- Genre: Hymn
- Written: 1893
- Based on: 1 Thessalonians 4:16
- Meter: 15.11.15.11 with refrain
- Melody: "Roll Call"

= When the Roll Is Called Up Yonder =

1893 hymn with words and music by James Milton Black

When the Roll Is Called Up Yonder is an 1893 hymn with words and music by James Milton Black. It is one of the most popular Christian hymns of all time. The song was inspired by the idea of The Book of Life mentioned in the Bible, and by the absence of a child in Black's Sunday school class when the attendance was taken. The idea of someone's being not in attendance in heaven haunted Black, and after visiting the child's home and calling on a doctor to attend her for pneumonia, he went home and wrote the song after not finding one on a similar topic in his hymn collection. The song's lyrics were first published in a collection titled Songs of the Soul and the song has since been translated into at least 14 languages and sung all over the world in a variety of Christian denominations.

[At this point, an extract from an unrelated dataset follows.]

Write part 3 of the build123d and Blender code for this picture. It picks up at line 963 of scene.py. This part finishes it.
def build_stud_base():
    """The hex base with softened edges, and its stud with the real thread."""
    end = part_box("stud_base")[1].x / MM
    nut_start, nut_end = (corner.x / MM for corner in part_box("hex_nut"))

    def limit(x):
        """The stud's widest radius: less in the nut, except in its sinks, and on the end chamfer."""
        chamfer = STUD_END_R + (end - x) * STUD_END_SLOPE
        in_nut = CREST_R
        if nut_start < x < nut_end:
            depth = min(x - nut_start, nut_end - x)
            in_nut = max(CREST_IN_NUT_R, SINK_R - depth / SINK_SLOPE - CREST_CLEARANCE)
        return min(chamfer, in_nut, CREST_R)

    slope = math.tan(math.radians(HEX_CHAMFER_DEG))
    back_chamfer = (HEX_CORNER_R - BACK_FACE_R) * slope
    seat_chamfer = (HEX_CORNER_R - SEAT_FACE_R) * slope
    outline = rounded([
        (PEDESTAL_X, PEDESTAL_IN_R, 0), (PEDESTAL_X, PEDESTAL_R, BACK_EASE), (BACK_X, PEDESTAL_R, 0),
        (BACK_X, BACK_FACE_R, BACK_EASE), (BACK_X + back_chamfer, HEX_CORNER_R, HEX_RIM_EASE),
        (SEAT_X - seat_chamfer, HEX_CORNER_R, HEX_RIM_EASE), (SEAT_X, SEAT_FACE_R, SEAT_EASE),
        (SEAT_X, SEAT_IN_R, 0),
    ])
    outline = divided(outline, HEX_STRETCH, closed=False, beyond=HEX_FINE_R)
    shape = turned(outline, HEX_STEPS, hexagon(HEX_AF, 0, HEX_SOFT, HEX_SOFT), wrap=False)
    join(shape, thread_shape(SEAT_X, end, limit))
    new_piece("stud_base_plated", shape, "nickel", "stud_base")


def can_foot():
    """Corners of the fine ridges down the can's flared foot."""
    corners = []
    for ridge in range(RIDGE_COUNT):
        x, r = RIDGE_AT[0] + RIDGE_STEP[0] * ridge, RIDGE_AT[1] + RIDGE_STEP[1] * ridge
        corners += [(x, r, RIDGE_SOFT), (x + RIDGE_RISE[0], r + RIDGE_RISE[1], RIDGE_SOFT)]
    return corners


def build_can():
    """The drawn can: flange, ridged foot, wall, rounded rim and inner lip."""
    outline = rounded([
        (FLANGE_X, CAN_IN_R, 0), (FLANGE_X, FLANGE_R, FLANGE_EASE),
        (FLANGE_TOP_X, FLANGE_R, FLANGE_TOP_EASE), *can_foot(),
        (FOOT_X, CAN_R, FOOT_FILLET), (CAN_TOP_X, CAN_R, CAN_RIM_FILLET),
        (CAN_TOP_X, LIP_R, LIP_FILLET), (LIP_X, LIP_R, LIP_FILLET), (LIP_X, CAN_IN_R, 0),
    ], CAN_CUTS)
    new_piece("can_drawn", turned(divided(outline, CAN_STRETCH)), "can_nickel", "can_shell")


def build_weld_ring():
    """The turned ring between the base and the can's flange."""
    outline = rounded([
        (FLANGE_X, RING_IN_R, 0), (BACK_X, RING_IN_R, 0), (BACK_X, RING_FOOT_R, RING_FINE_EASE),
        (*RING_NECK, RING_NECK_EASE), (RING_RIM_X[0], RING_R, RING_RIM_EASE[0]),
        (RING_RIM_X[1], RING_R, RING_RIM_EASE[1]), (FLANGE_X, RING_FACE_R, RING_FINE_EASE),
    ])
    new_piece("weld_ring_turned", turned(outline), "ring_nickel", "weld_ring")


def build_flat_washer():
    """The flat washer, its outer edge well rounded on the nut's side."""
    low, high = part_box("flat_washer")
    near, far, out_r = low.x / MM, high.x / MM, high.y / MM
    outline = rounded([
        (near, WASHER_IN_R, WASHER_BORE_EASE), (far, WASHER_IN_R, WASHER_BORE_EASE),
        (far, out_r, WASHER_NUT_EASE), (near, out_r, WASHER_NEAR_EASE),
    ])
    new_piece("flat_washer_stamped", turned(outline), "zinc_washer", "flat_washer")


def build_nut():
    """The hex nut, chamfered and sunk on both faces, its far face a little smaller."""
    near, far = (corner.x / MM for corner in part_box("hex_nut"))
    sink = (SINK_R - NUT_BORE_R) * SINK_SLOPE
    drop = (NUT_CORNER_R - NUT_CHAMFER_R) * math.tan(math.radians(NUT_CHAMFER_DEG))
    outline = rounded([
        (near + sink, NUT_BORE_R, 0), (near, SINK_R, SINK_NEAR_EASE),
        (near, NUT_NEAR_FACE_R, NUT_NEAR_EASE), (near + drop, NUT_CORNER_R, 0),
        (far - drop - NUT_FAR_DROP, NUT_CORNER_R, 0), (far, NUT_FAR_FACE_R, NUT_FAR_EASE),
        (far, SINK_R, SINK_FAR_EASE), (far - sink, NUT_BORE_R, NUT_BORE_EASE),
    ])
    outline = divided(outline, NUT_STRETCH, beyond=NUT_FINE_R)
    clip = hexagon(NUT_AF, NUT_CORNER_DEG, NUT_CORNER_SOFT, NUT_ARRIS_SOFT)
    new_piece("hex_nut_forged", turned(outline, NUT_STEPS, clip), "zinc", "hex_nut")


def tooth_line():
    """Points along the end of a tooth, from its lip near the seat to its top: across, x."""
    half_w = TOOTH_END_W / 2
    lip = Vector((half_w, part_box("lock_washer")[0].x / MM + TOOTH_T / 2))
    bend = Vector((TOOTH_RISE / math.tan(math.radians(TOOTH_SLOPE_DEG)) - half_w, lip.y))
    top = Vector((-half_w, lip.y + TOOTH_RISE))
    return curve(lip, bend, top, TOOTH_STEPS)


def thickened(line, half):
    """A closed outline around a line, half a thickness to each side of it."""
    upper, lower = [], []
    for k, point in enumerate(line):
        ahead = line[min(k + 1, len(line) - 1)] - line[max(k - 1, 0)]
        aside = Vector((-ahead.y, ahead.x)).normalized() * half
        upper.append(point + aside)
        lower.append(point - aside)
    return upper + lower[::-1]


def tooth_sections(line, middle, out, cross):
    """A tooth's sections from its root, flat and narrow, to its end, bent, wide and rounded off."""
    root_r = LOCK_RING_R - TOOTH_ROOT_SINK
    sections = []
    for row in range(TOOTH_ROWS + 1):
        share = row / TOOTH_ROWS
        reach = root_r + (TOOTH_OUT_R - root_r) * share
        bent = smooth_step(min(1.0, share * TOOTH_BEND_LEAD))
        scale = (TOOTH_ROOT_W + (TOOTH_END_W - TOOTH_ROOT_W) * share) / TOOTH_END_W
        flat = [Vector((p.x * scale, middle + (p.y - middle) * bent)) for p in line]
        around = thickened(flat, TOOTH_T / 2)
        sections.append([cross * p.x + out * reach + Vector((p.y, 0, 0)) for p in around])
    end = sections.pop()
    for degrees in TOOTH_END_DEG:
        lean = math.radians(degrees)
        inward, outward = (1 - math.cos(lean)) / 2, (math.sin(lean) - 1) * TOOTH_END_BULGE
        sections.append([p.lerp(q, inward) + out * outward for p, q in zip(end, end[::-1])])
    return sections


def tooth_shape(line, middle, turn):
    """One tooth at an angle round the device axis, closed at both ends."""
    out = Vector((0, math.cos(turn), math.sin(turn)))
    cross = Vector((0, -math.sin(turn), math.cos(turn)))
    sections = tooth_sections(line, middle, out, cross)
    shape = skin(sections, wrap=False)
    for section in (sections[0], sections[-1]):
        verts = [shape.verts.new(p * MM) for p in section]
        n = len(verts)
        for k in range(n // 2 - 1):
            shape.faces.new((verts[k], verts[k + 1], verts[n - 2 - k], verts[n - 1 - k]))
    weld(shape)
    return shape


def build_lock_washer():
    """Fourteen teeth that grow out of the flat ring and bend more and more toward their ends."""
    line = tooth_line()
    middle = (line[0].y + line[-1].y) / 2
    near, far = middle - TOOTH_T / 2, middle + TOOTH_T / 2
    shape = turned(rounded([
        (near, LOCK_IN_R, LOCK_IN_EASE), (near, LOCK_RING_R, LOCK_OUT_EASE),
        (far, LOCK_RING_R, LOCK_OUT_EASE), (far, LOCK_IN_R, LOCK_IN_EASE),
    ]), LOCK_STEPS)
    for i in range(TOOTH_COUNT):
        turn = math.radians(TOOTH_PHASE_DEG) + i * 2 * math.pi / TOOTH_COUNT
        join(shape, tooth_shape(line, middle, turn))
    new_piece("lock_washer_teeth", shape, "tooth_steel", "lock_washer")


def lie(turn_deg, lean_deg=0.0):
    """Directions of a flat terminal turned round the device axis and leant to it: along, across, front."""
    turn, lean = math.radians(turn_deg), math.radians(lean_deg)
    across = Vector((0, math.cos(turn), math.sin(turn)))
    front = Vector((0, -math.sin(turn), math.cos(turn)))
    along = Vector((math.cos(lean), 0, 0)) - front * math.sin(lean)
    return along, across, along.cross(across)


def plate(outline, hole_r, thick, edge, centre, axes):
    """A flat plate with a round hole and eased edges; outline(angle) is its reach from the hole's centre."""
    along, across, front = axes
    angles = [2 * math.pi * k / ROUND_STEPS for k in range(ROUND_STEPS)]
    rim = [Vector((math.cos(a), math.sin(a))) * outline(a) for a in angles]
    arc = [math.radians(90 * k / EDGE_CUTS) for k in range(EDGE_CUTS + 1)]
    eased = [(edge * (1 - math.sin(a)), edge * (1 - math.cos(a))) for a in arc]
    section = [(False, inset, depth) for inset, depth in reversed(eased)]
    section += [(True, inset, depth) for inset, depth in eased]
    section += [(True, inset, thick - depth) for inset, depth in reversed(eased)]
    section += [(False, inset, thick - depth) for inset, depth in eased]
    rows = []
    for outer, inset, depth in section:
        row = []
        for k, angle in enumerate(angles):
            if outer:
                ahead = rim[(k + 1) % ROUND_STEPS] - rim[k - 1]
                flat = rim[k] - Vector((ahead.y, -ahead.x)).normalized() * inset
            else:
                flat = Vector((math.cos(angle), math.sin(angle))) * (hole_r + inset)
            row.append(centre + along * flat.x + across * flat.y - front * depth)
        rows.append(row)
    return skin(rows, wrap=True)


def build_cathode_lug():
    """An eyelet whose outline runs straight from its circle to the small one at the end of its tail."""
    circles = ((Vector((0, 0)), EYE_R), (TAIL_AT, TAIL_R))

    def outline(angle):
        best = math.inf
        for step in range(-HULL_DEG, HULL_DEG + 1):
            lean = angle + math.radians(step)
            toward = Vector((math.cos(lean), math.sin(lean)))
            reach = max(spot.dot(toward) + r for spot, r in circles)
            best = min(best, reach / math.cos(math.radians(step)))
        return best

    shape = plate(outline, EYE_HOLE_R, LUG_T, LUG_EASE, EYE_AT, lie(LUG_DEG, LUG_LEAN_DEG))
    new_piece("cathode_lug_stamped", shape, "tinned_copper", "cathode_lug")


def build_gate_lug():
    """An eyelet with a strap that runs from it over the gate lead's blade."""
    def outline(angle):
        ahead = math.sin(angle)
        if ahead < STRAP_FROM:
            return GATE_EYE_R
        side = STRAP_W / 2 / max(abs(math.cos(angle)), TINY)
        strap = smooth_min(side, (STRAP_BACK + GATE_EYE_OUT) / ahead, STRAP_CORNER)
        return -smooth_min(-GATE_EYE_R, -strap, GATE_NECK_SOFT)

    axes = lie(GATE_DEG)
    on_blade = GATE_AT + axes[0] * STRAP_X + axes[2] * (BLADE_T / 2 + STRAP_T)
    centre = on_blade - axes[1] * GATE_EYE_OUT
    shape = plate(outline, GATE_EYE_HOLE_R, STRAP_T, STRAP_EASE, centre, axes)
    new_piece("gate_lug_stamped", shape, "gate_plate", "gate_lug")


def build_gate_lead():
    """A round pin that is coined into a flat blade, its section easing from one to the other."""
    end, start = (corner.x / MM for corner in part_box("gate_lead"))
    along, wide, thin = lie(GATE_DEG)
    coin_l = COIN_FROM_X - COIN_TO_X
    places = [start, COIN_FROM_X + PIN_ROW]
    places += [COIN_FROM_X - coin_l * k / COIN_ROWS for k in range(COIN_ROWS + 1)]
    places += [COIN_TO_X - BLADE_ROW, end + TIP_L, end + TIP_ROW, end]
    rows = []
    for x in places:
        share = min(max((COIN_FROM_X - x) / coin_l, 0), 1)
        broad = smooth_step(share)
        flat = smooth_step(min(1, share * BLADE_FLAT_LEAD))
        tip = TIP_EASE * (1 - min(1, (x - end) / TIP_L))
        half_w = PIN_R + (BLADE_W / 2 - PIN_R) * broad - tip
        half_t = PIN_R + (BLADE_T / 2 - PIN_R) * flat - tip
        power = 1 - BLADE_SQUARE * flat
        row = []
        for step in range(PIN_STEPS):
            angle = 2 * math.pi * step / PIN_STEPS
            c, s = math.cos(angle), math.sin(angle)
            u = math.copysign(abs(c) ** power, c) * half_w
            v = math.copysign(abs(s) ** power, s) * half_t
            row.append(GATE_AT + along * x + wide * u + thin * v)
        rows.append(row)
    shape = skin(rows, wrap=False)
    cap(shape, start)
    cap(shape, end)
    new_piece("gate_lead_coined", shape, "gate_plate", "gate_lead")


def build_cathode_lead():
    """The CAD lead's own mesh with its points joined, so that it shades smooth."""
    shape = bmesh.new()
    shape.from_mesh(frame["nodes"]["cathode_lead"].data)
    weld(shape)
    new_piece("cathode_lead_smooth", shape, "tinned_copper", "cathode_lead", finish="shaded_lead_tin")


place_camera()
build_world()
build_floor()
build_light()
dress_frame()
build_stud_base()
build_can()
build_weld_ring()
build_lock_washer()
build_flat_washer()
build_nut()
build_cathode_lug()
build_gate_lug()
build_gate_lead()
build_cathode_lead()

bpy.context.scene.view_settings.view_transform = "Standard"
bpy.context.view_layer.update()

There are more than 500 versions available on such sites as Amazon, recorded by various artists such as Loretta Lynn, Johnny Cash, Bim Sherman, Jim Nabors, and Willie Nelson, to the traditional tune. The lyrics have also been set to new music by contemporary gospel artists such as Doris Johnson.

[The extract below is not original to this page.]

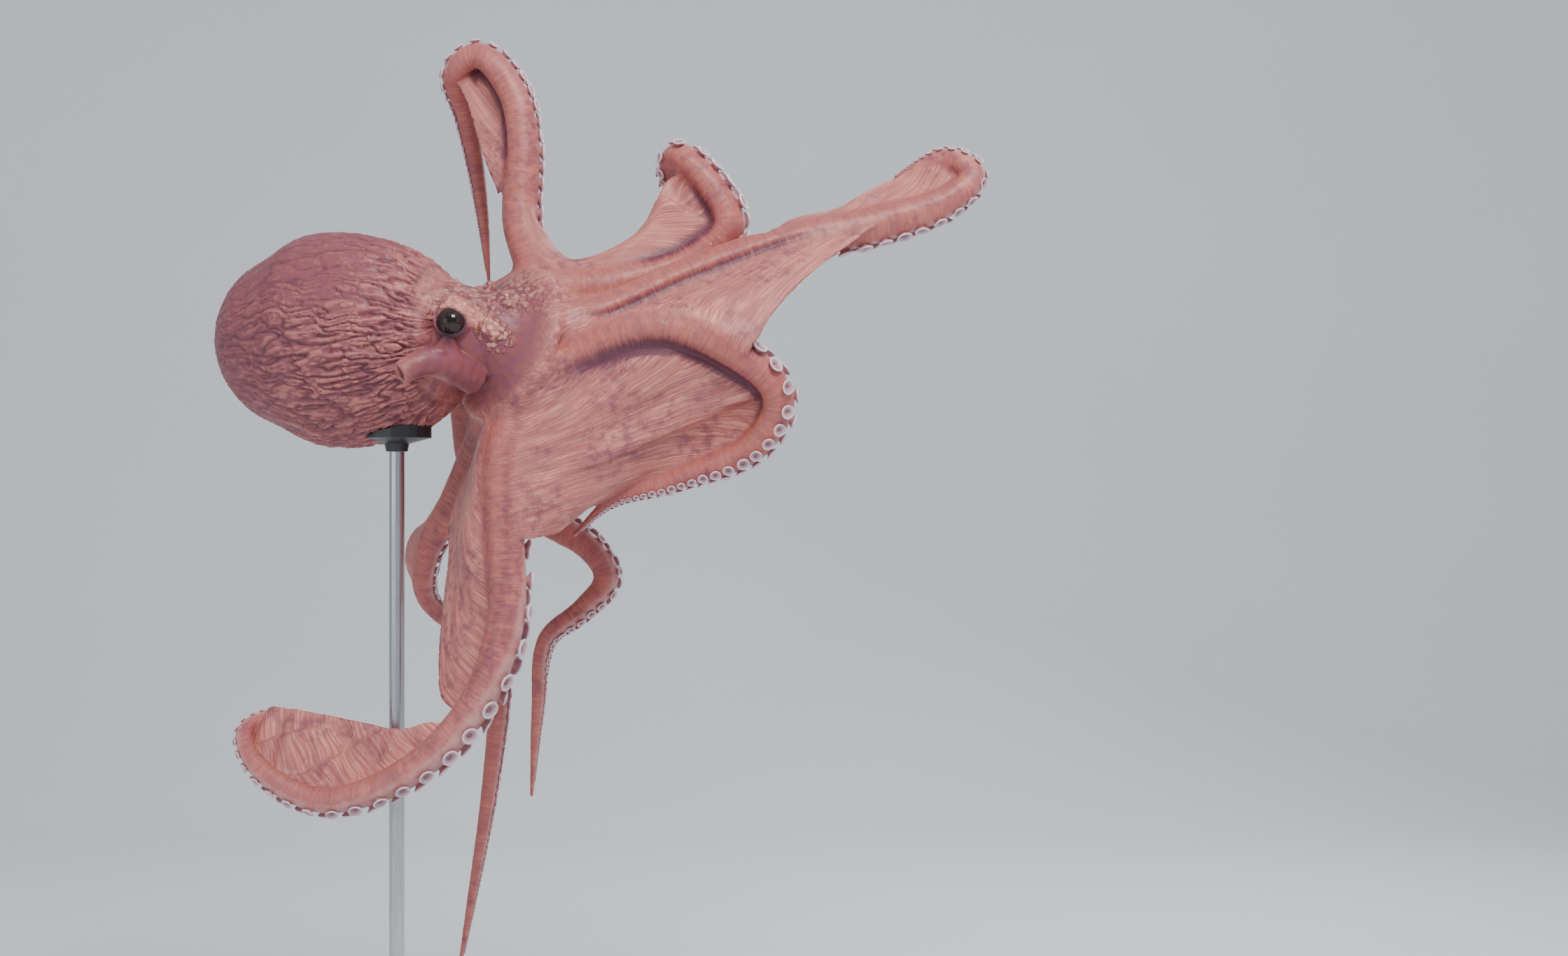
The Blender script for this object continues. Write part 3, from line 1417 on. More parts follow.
    def lie(self, points: Array, place: dict) -> Array:
        """Running measures across and along the fibres of the skin.

        Args:
            points: places of the skin's corners.
            place: what Anatomy.read gives.

        Returns:
            Rows of three: across the fibres, along them, and a number for the part.
        """
        turn = np.arctan2(place["across"], -place["mouthward"])
        lie = np.stack([place["travelled"], turn * 0.024 * place["size"], place["arm"] * 1.0], axis=1)
        tree_points, measures = [], []
        for k, web in enumerate(self.anatomy.webs):
            middle = web.middles()
            rows, columns = middle.shape[:2]
            v, u = np.meshgrid(np.linspace(0, 1, rows), np.linspace(0, 1, columns), indexing="ij")
            step_v = np.gradient(middle, axis=0) * (rows - 1)
            step_u = np.gradient(middle, axis=1) * (columns - 1)
            tree_points.append(middle.reshape(-1, 3))
            measures.append(np.concatenate([v.reshape(-1, 1), u.reshape(-1, 1), step_v.reshape(-1, 3),
                                            step_u.reshape(-1, 3), np.full((v.size, 1), 20.0 + k)], axis=1))
        tree_points, measures = np.concatenate(tree_points), np.concatenate(measures)
        tree = KDTree(len(tree_points))
        for i, p in enumerate(tree_points.tolist()):
            tree.insert(p, i)
        tree.balance()
        webs = np.flatnonzero(place[Area.WEB] > 0.02)
        found = np.array([tree.find(p)[1] for p in points[webs].tolist()], dtype=int)
        near = measures[found]
        offset = points[webs] - tree_points[found]
        step_v, step_u = near[:, 2:5], near[:, 5:8]
        vv, uu = np.sum(step_v ** 2, axis=1), np.sum(step_u ** 2, axis=1)
        uv = np.sum(step_v * step_u, axis=1)
        dv, du = np.sum(offset * step_v, axis=1), np.sum(offset * step_u, axis=1)
        whole = np.maximum(vv * uu - uv * uv, 1e-12)
        v = near[:, 0] + (dv * uu - du * uv) / whole
        u = near[:, 1] + (du * vv - dv * uv) / whole
        lie[webs] = np.stack([v * 0.45, u * 0.25, near[:, 8]], axis=1)
        return lie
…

In 1945, British Prime Minister Winston Churchill created a stir in the British press when he quoted the hymn in response to a question about when the Big Three were going to meet; stated the Winnipeg Free Press: "Mr. Churchill, in one of his somewhat puckish moods, replied that he did not know, but, he added irreverently, 'When the roll is called up yonder, I'll be there.'" The British press expressed surprise at Churchill, an Anglican, being familiar with a hymn more associated with Methodism, Presbyterianism, and other "chapel" denominations or the revival meetings of Dwight L. Moody and Ira D. Sankey or R. A. Torrey and Charles McCallon Alexander, whereas the Free Press speculated that Churchill might well have heard the "catchy" tune in the street meetings held by the Salvation Army. He might also have remembered the lyrics from the 1941 movie Sergeant York.